Women, it has been claimed, aren’t safe either. Soon after he was elected, Planned Parenthood announced that they would continue to run no matter what happened, despite the fact that Trump thinks it does ‘wonderful things.’ The only opposition he has to it is its existence as an abortion provider. Roe v Wade, just like marriage laws, would only be repealed if it went through the Supreme Court. It is possible that modern neo-natal research will be enough to justify curbing abortion laws but this is a case for the law, not the President.
This brings us onto something else that he’s said, which is slightly more difficult to unpack: the thorny issue of immigration. Most people will tell you that Donald Trump and co want a complete ban of Muslims entering the country. His running mate Mike Pence – a man of astute political ability – called the suggestion ‘offensive and unconstitutional.’ As a result, Trump amended his position to say that he would suspend immigration from ‘high risk’ countries such as Syria and Iraq until ‘proven and effective vetting mechanisms can be put into place.’ This is his official policy.
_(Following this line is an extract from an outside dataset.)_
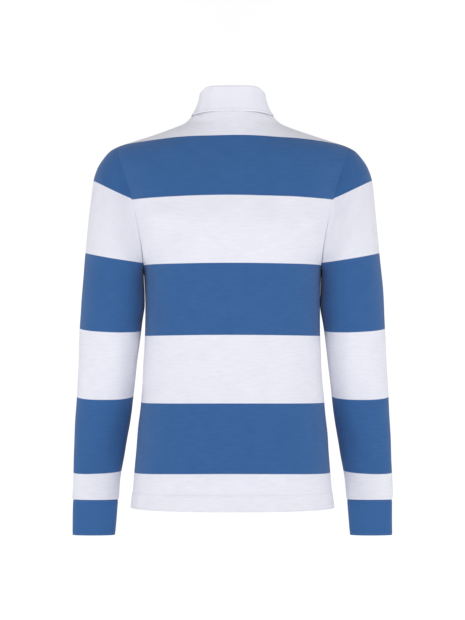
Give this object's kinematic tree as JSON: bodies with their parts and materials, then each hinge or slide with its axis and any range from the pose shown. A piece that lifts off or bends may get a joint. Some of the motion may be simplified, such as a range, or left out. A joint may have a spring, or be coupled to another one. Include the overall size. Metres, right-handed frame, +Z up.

In fact, as we look further into it, the lies perpetuated about President-Elect Trump begin to stack up. The belief that he is going to court for raping a woman when she was 13-years-old is misguided; she dropped the case before the voting took place. The belief that he snubbed Theresa May is shaky; she was in India at the time, and surely would have been glad that he did not disturb her at midnight.
It’s an interesting fact that those who voted for Obama turned to Trump this time around, possibly because they felt let down by his administration. 29% of Hispanic voters voted for Trump too, as well as 8% of black voters. These statistics are nowhere near as high as the same demographic for Clinton, but the figures do prove that the caricature of Trump supporters as racist rednecks is wrong.
Boris Johnson was correct when he said that it’s time to stop the ‘whinge-o-rama’ about Trump’s election. Hillary Clinton was correct when she said that Trump deserves an open mind and a chance to lead. And Trump himself was correct when he said that it’s time to ‘come together as one united people’ and make America great again. The country has a lot of restoration to do and that process will be a lot easier when we abandon the persistent lies and mischaracterisations that dogged the campaign.